Israel must "take all measures in its power" to prevent genocidal acts and also stop officials making declarations inciting genocide, the court said. Concretely, the court urged Israel to take "immediate and effective measures to enable the provision of urgently needed basic services and humanitarian assistance". The case was brought by South Africa, which has accused Israel of breaching the UN Genocide Convention. 

Speaking to reporters on the steps of the gilded Peace Palace in The Hague, where the court sits, Foreign Minister Naledi Pandor said the measures were tantamount to a call for a ceasefire. "How do you deliver humanitarian aid without a ceasefire? How do you provide water, access to energy? How do you ensure that those who are injured have healthcare and so on?" she said. "Without a ceasefire, not one of these things can be done." 

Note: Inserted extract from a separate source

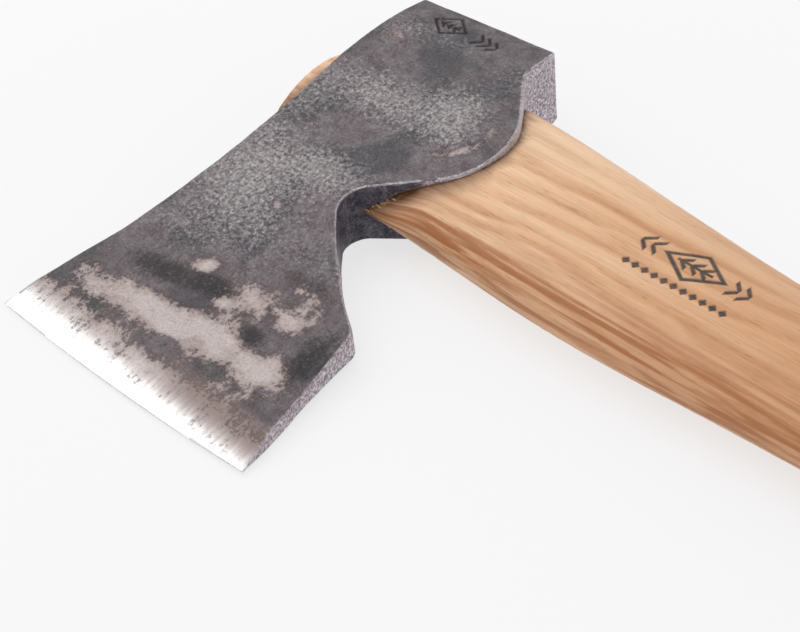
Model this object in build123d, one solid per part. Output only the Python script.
from build123d import *
import os

# A carpenter's hatchet in millimetres: a forged steel head, and a wooden handle whose tongue is
# wedged in the head's eye. It is drawn in a design frame first. There X runs along the handle
# from the toe of the cutting edge, Y from the cutting edge to the poll, and Z through the
# thickness, with the mid-plane at Z = 0. At the end it is laid down on its side, the way it comes
# to rest on a bench, with the origin on the bench under the middle of it.

# ---- head, seen from the side ----
edge_length = 90.0          # toe to heel
edge_crown = 1.6            # how far the middle of the edge stands out
head_depth = 152.5          # toe line to the middle of the poll face
eye_to_poll = 43.5          # middle of the eye's mouth to the poll face
poll_height = 44.6
poll_lean = 5.0             # the poll's lower corner stands this much further back than the upper
front_set_back = 6.8        # the poll's upper corner, behind the toe
neck_set_back = 7.6         # the hollow of the front line, behind the toe
neck_to_eye = 36.0          # that hollow to the middle of the eye's mouth
neck_bow_share = 0.55       # share of that set-back reached half way from the toe
brow_set_back = 6.2         # the swell of the front line between the eye and the poll
brow_to_poll = 22.0
underside_rake = 1.4        # the poll's lower side runs out this much towards the lugs
underside_depth = 14.0      # how far that side runs before the lugs start
underside_round = 7.0
lug_reach = 25.8            # poll's lower corner to the point where the lugs' two sides would meet
lug_to_eye = 1.5            # that point, behind the middle of the eye's mouth
lug_round = 22.0
notch_depth = 34.0          # that point, down to where the notch's two sides would meet
notch_to_eye = 29.7         # that meeting point, in front of the middle of the eye's mouth
notch_round = 8.0
beard_height = 47.0         # the beard's back corner above the cutting edge
beard_rake = 9.8            # that corner, forward of the heel
beard_hollow = 2.0          # how far the beard's inner side is hollowed
beard_round = 4.5

# ---- head, through the thickness ----
edge_thickness = 0.3
bevel_width = 13.0          # the ground bevel along the edge
bevel_thickness = 4.4
forged_thickness = 3.4      # at the edge, before grinding
bit_thickness = 6.8
bit_at = 40.0               # from the edge
neck_thickness = 15.4
neck_at = 39.0              # from the middle of the eye's mouth
brow_thickness = 19.8
brow_at = 19.0               # from the middle of the eye's mouth, on the neck's side
cheek_thickness = 26.0
cheek_at = 7.0              # from the middle of the eye's mouth, on the poll's side
poll_thickness = 22.0
arris_round = 0.8           # radius along the outline of both cheeks and at the poll's corners

# ---- eye ----
eye_mouth_length = 48.0     # where the handle goes in
eye_mouth_width = 21.0
eye_top_length = 37.0       # where the tongue comes out
eye_top_width = 19.6
eye_top_back = 2.5          # the top of the eye is this much nearer the poll than its mouth
eye_depth = 52.0            # top to mouth
oval_end_share = 0.72       # end radius of an oval section, as a share of half its width

# ---- handle ----
handle_length = 478.0       # toe line to butt
shoulder_thickness = 21.6
shoulder_rise = 6.0         # the back shoulder stands this far behind the eye's mouth
shoulder_inside = 12.0      # the shoulder starts this far inside the eye's mouth
shoulder_outside = 5.6      # and keeps its depth this far behind it
belly_depth = 44.5
belly_at = 170.0            # from the toe line, as the places below
waist_depth = 40.5
waist_at = 250.0
grip_depth = 35.5
grip_thickness = 22.5
grip_at = 330.0
grip_bow = 0.8              # the grip's middle line stands this much further from the edge
throat_depth = 33.5
throat_at = 415.0
throat_drop = 1.5           # the throat's middle line comes this much nearer the edge
knob_depth = 43.0
knob_thickness = 26.5
knob_length = 16.0          # the parallel end of the swell
knob_drop = 7.5             # and the knob's this much
butt_round = 4.0
tongue_proud = 4.8          # the tongue stands this far out of the eye
lanyard_bore = 8.0
lanyard_from_butt = 21.0
lanyard_ease = 1.2          # countersink round both mouths of the lanyard hole

# ---- wedges ----
kerf_depth = 42.0           # saw cut in the tongue, from its end
kerf_width = 1.6
wedge_length = 36.0         # how deep the wooden wedge goes
wedge_thickness = 4.2       # at the end of the tongue
spike_legs = 3
spike_leg = 6.5             # each leg of the steel wedge, from its middle
spike_thickness = 2.0
spike_tip = 0.5
spike_depth = 15.0

# ---- laying down ----
contact_tolerance = 0.05    # how finely the surfaces are sampled for the points they rest on
contact_angle = 0.05
contact_rounds = 6

# ---- places that follow from the sizes ----
eye_y = head_depth - eye_to_poll
poll_upper = (front_set_back, head_depth - poll_lean / 2)
poll_lower = (front_set_back + poll_height, head_depth + poll_lean / 2)
underside_corner = (poll_lower[0] + underside_rake, poll_lower[1] - underside_depth)
lug_corner = (poll_lower[0] + lug_reach, eye_y + lug_to_eye)
notch_corner = (lug_corner[0] - notch_depth, eye_y - notch_to_eye)
beard_corner = (edge_length - beard_rake, beard_height)
heel = (edge_length, 0)
eye_top_x = neck_set_back
eye_mouth_x = eye_top_x + eye_depth
eye_top_y = eye_y + eye_top_back
tongue_end = eye_top_x - tongue_proud
edge_radius = (edge_length ** 2 / 4 + edge_crown ** 2) / (2 * edge_crown)
edge_centre = (edge_length / 2, edge_radius - edge_crown)


def oval(x, y, depth, thickness):
    """An oval face across the X axis: two flank arcs joined by two tangent end arcs."""
    half_depth = depth / 2
    half = thickness / 2
    end = half * oval_end_share
    span = half_depth - end
    flank = (span ** 2 + half ** 2 - end ** 2) / (2 * (half - end))
    share = end / (flank - end)
    join = (span * (1 + share), (flank - half) * share)
    corners = [(join[0], join[1]), (-join[0], join[1]), (-join[0], -join[1]), (join[0], -join[1])]
    outline = [
        ThreePointArc(corners[0], (0, half), corners[1]),
        ThreePointArc(corners[1], (-half_depth, 0), corners[2]),
        ThreePointArc(corners[2], (0, -half), corners[3]),
        ThreePointArc(corners[3], (half_depth, 0), corners[0]),
    ]
    across = Plane(origin=(x, y, 0), x_dir=(0, 1, 0), z_dir=(1, 0, 0))
    return across * make_face(outline)


def side_prism():
    """The head's outline from the side, thicker than the head."""
    hollow = Line(notch_corner, beard_corner)
    inward = (hollow % 0.5).rotate(Axis.Z, -90) * beard_hollow
    outline = [
        Spline((0, 0), (neck_set_back * neck_bow_share, (eye_y - neck_to_eye) / 2),
               (neck_set_back, eye_y - neck_to_eye),
               (brow_set_back, head_depth - brow_to_poll), poll_upper),
        Line(poll_upper, poll_lower),
        Line(poll_lower, underside_corner),
        Line(underside_corner, lug_corner),
        Line(lug_corner, notch_corner),
        ThreePointArc(notch_corner, (hollow @ 0.5) + inward, beard_corner),
        Line(beard_corner, heel),
        ThreePointArc(heel, (edge_length / 2, -edge_crown), (0, 0)),
    ]
    face = make_face(outline)
    rounds = [(underside_corner, underside_round), (lug_corner, lug_round),
              (notch_corner, notch_round), (beard_corner, beard_round)]
    for corner, radius in rounds:
        at_corner = face.vertices().sort_by_distance((corner[0], corner[1], 0))[0]
        face = fillet(at_corner, radius)
    return extrude(face, amount=cheek_thickness, both=True)


def ring_about_edge_centre(outline):
    """A ring with the given (y, z) outline, turned about the centre of the crowned edge's arc."""
    across = Plane(origin=(edge_centre[0], 0, 0), x_dir=(0, 1, 0), z_dir=(1, 0, 0))
    profile = across * make_face(outline)
    pivot = Axis((edge_centre[0], edge_centre[1], 0), (0, 0, 1))
    sweep = 30  # degrees, well past both ends of the blade
    return revolve(profile.rotate(pivot, -sweep / 2), axis=pivot, revolution_arc=sweep)


def forging_ring():
    """The forging's thickness before grinding, which depends only on the distance from the edge."""
    stations = [
        (-2 * edge_crown, forged_thickness / 2),
        (bevel_width - edge_crown, bevel_thickness / 2),
        (bit_at, bit_thickness / 2),
        (eye_y - neck_at, neck_thickness / 2),
        (eye_y - brow_at, brow_thickness / 2),
        (eye_y + cheek_at, cheek_thickness / 2),
        (head_depth + poll_lean, poll_thickness / 2),
    ]
    mirrored = [(y, -z) for y, z in stations]
    return ring_about_edge_centre([
        Line(mirrored[0], stations[0]),
        Spline(*stations),
        Line(stations[-1], mirrored[-1]),
        Spline(*mirrored),
    ])


def bevel_ring():
    """What the grinding of the edge leaves: two flat bevels that open up past the whole head."""
    slope = (bevel_thickness - edge_thickness) / 2 / bevel_width
    reach = 2 * head_depth
    near = edge_thickness / 2
    far = near + slope * reach
    corners = [(-edge_crown, near), (reach, far), (reach, -far), (-edge_crown, -near)]
    return ring_about_edge_centre(Polyline(*corners, close=True))


def eye_section(x):
    """The eye's oval at one depth; its sides taper straight from mouth to top."""
    share = (x - eye_top_x) / eye_depth
    length = eye_top_length + share * (eye_mouth_length - eye_top_length)
    width = eye_top_width + share * (eye_mouth_width - eye_top_width)
    return oval(x, eye_top_y - share * eye_top_back, length, width)


def eye_space():
    """The space of the eye, run past both its ends."""
    run_out = eye_depth / 2
    return loft([eye_section(eye_top_x - run_out), eye_section(eye_mouth_x + run_out)], ruled=True)


def make_head(prism, eye):
    """The forged head: outline and thickness together, arrises rounded, bevels ground, eye cut."""
    forging = prism & forging_ring()
    cheeks = forging.faces().sort_by(lambda face: face.area)[-2:]
    poll_face = forging.faces().sort_by(Axis.Y)[-1]
    upright = poll_face.edges().filter_by(Axis.Z)
    rounded = fillet(cheeks[0].edges() + cheeks[1].edges() + upright, arris_round)
    return (rounded & bevel_ring()) - eye


def tapered_plate(y, reach, thickness, tip, depth):
    """A plate that tapers from the tongue's end inwards, run out past that end, reaching along Y."""
    slope = (thickness - tip) / 2 / depth
    open_x = tongue_end - depth / 2
    open_half = thickness / 2 + slope * depth / 2
    tip_x = tongue_end + depth
    points = [(open_x, -open_half), (tip_x, -tip / 2), (tip_x, tip / 2), (open_x, open_half)]
    side = Plane(origin=(0, y, 0), x_dir=(1, 0, 0), z_dir=(0, -1, 0))
    return extrude(side * make_face(Polyline(*points, close=True)), amount=-reach)


def wedge_space():
    """The wooden wedge before the tongue's outline bounds it."""
    across = 2 * eye_mouth_length
    return tapered_plate(eye_y - across / 2, across, wedge_thickness, kerf_width, wedge_length)


def saw_slot():
    """The rest of the saw cut, deeper than the wedge goes."""
    run = kerf_depth - wedge_length
    middle_x = tongue_end + wedge_length + run / 2
    return Pos(middle_x, eye_y, 0) * Box(run, 2 * eye_mouth_length, kerf_width)


def spike_space():
    """Tapered legs about the middle of the tongue's end, run out past it."""
    leg = tapered_plate(eye_top_y, spike_leg, spike_thickness, spike_tip, spike_depth)
    middle = Axis((0, eye_top_y, 0), (1, 0, 0))
    legs = [leg.rotate(middle, turn * 360 / spike_legs) for turn in range(spike_legs)]
    return legs[0] + legs[1:]


def make_tongue(prism, eye):
    """The end of the handle that fills the eye and stands a little out of it."""
    return eye & (Pos(-tongue_proud, 0, 0) * prism)


def lanyard_drill(middle_y):
    """The lanyard hole, with a countersink at each side of the knob that eases its mouth."""
    half = knob_thickness / 2
    cone = Cone(lanyard_bore / 2 + lanyard_ease, lanyard_bore / 2, lanyard_ease)
    top = Pos(0, 0, half - lanyard_ease / 2) * Rot(180, 0, 0) * cone
    bottom = Pos(0, 0, lanyard_ease / 2 - half) * cone
    drill = Cylinder(lanyard_bore / 2, 2 * knob_thickness) + top + bottom
    return Pos(handle_length - lanyard_from_butt, middle_y, 0) * drill


def make_handle_blank():
    """The handle outside the eye: shoulder, belly, grip, throat and knob."""
    front_y = eye_y - eye_mouth_length / 2
    shoulder_depth = eye_mouth_length + shoulder_rise
    shoulder_y = front_y + shoulder_depth / 2
    belly_y = front_y + belly_depth / 2
    knob_y = belly_y - knob_drop
    knob_x = handle_length - knob_length
    sections = [
        oval(eye_mouth_x - shoulder_inside, shoulder_y, shoulder_depth, shoulder_thickness),
        oval(eye_mouth_x + shoulder_outside, shoulder_y, shoulder_depth, shoulder_thickness),
        oval(belly_at, belly_y, belly_depth, shoulder_thickness),
        oval(waist_at, belly_y, waist_depth, grip_thickness),
        oval(grip_at, belly_y + grip_bow, grip_depth, grip_thickness),
        oval(throat_at, belly_y - throat_drop, throat_depth, grip_thickness),
        oval(knob_x, knob_y, knob_depth, knob_thickness),
        oval(handle_length, knob_y, knob_depth, knob_thickness),
    ]
    blank = loft(sections)
    butt = blank.faces().sort_by(Axis.X)[-1]
    blank = fillet(butt.edges(), butt_round)
    return blank - lanyard_drill(knob_y)


def plane_through(points):
    """The plane under three contact points, facing up, with its X along the handle."""
    first, second, third = points
    normal = (second - first).cross(third - first).normalized()
    if normal.Z < 0:
        normal = -normal
    along = (Vector(1, 0, 0) - normal * normal.X).normalized()
    return Plane(origin=first, x_dir=along, z_dir=normal)


def resting_plane(groups):
    """The bench under the hatchet: it touches the lowest point of each of three groups."""
    contacts = [min(group, key=lambda point: point.Z) for group in groups]
    bench = plane_through(contacts)
    for _ in range(contact_rounds):
        contacts = [min(group, key=lambda point: bench.to_local_coords(point).Z) for group in groups]
        bench = plane_through(contacts)
    return bench


def lay_down(shapes, head, handle):
    """The shapes on a bench at Z = 0, resting on cheek, cutting edge and knob, middle at the origin."""
    head_points = head.tessellate(contact_tolerance, contact_angle)[0]
    handle_points = handle.tessellate(contact_tolerance, contact_angle)[0]
    cheek = [point for point in head_points if point.Y > eye_y - eye_mouth_length / 2]
    edge = [point for point in head_points if point.Y < edge_thickness]
    knob = [point for point in handle_points if point.X > throat_at]
    bench = resting_plane([cheek, edge, knob])
    laid = [bench.to_local_coords(shape) for shape in shapes]
    box = Compound(laid).bounding_box()
    return [Pos(-box.center().X, -box.center().Y, -box.min.Z) * shape for shape in laid]


prism = side_prism()
eye = eye_space()
head = make_head(prism, eye)
tongue = make_tongue(prism, eye)
spike = spike_space() & tongue
wooden_wedge = (wedge_space() & tongue) - spike - head
handle = (tongue + make_handle_blank()) - head - wedge_space() - saw_slot() - spike

names = ["head", "handle", "wooden_wedge", "steel_wedge"]
shapes = lay_down([head, handle, wooden_wedge, spike], head, handle)

os.makedirs("parts", exist_ok=True)
for name, shape in zip(names, shapes):
    export_step(shape, f"parts/{name}.step")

Prime Minister Benjamin Netanyahu said the charge against Israel "is not only false, it's outrageous, and decent people everywhere should reject it". Israel stressed during the hearings that it was acting in self-defence after the Hamas attacks of October 7 and was doing all in its power to ease the plight of civilians. While steps to help civilians "are to be encouraged, they are insufficient" to protect the rights of the Palestinians, the court ruled. Outside the court, hundreds of protesters on both sides gathered, shouting slogans and waving banners. Noyleyb, a 32-year-old pro-Israeli entrepreneur, who declined to give his last name, told AFP: 

"It's crazy how the survivors of one genocide are being put on trial for committing a



genocide." Pro-Palestinian demonstrator Nikita Shabazy, 48, told AFP: "It really breaks my heart that there is no ceasefire in place." Over two days of hearings earlier this month, lawyers from both sides battled it over the interpretation of this Convention. South Africa accused Israel of "genocidal" acts that were intended to cause the "destruction of a substantial part of the Palestinian national, racial and ethnical group." 

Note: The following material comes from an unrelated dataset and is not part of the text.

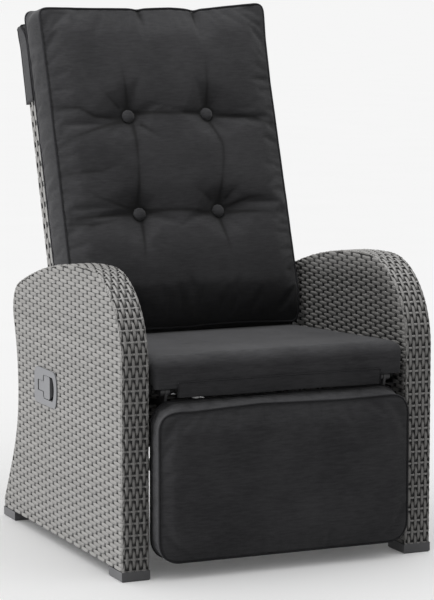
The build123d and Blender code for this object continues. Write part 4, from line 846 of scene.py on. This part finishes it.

Israel dismissed the case as a "grossly distorted story" and said that if any genocidal acts had been carried out, they had been executed against Israel during the October 7 Hamas attacks. The question now is whether the court's rulings will be obeyed. Although its rulings are legally binding, it has no mechanism to enforce them and they are sometimes completely ignored -- it has ordered Russia to stop its invasion of Ukraine for example. 

Netanyahu has already hinted that Israel would not abide by any ruling saying "no one will stop us", not even a verdict in The Hague. But experts believe that aside from the significant symbolic impact of the ruling, there could be tangible consequences on the ground. "It makes it much harder for other states to continue to support Israel in the face of a neutral third party finding there is a risk of genocide," said Juliette McIntyre, international law expert from the University of South Australia. "States may withdraw military or other support for Israel in order to avoid this," she added. 

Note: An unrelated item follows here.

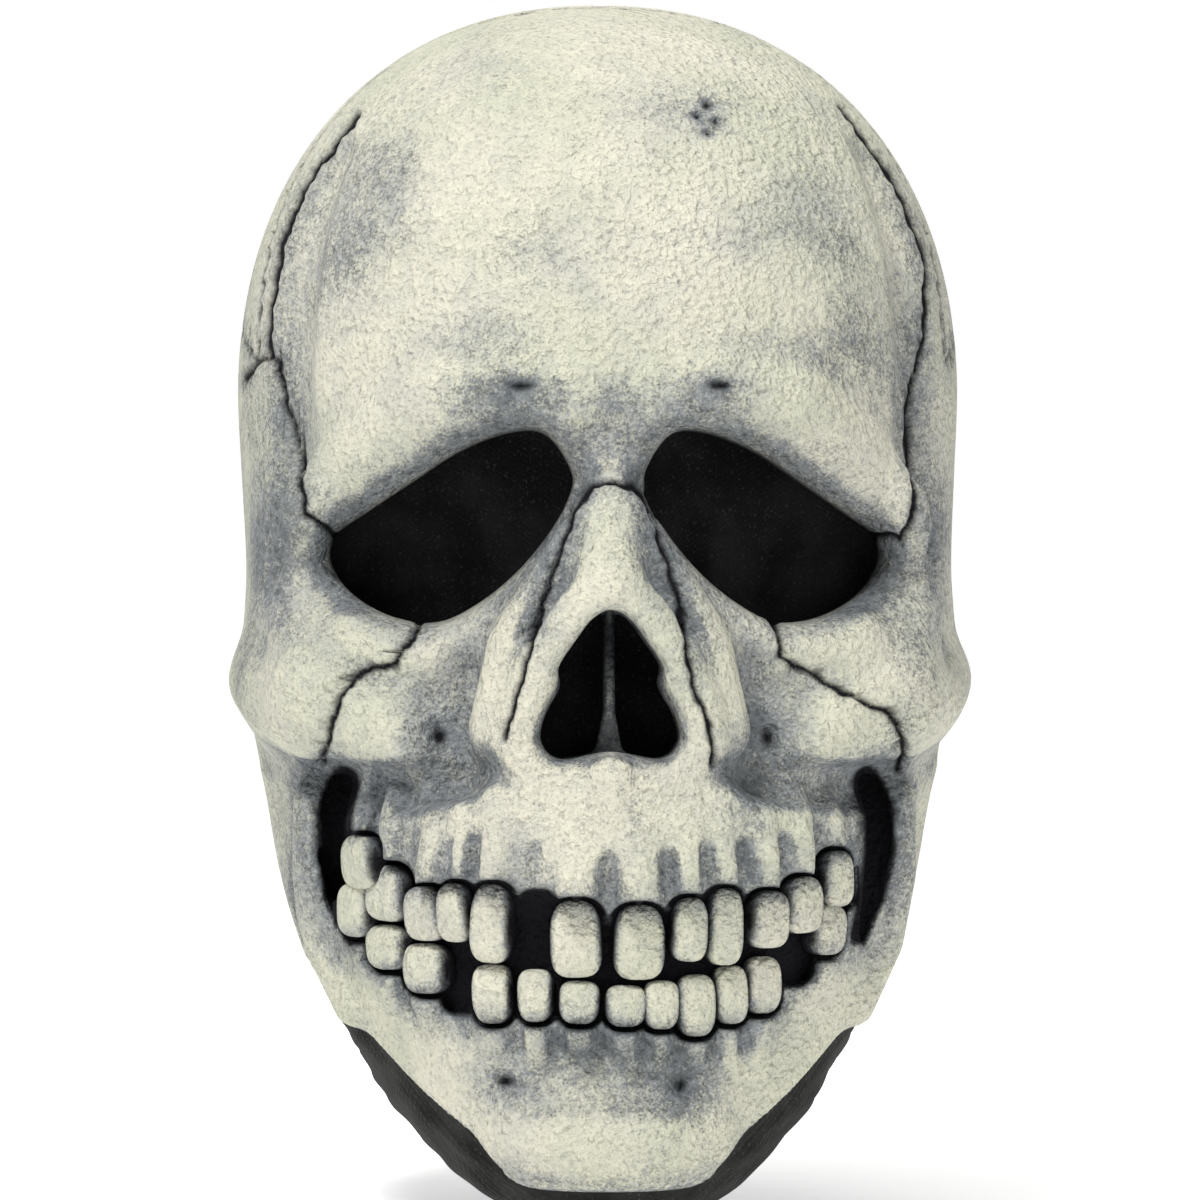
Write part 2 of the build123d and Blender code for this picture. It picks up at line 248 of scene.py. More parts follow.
class Clay:
    """A block of clay held as signed distances on a grid, in millimetres."""

    def __init__(self, step):
        self.step = step
        self.low = np.array([-99.0, -126.0, -6.0])
        high = np.array([99.0, 128.0, 291.0])
        self.count = np.ceil((high - self.low) / step).astype(int) + 1
        self.axes = [(self.low[k] + step * np.arange(self.count[k])).astype(np.float32) for k in range(3)]
        self.x = self.axes[0][:, None, None]
        self.y = self.axes[1][None, :, None]
        self.z = self.axes[2][None, None, :]
        self.base = self.head_form()
        self.skin = self.base.copy()

    def head_form(self):
        width, front, wide, back = [v.astype(np.float32)[None, None, :] for v in station_values(self.axes[2])]
        along = self.y - wide
        reach = np.where(along < 0, wide - front, back - wide)
        rise = np.maximum(self.z - CROWN_Z, 0) / CROWN_RISE
        g = (np.abs(self.x) / width) ** SQUARENESS + (np.abs(along) / reach) ** SQUARENESS + rise**SQUARENESS
        f = g ** (1 / SQUARENESS) - 1
        slope = np.zeros_like(f)
        for axis in range(3):
            slope += np.gradient(f, self.step, axis=axis).astype(np.float32) ** 2
        return (f / np.maximum(np.sqrt(slope), 1e-3)).astype(np.float32)

    def window(self, low, high):
        """The part of the grid between two corners: slices and its coordinates."""
        i0 = np.clip(np.floor((np.array(low) - self.low) / self.step).astype(int), 0, self.count - 2)
        i1 = np.clip(np.ceil((np.array(high) - self.low) / self.step).astype(int) + 1, i0 + 2, self.count)
        where = tuple(slice(a, b) for a, b in zip(i0, i1))
        return where, self.x[where[0]], self.y[:, where[1]], self.z[:, :, where[2]]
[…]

The October 7 Hamas attack resulted in the death of around 1,140 people in Israel, most of them civilians, according to an AFP tally based on official Israeli figures. At least 26,083 Palestinians, around 70 percent of them women, young children and adolescents, have been killed in the Gaza Strip in Israeli bombardments and ground offensive since then, according to the Hamas government's health ministry. The court also said Israel should preserve any possible evidence that could later be used in the wider case to decide whether genocide was taking place. Israel also has to report back within one month on the measures it is taking to conform to the ICJ orders.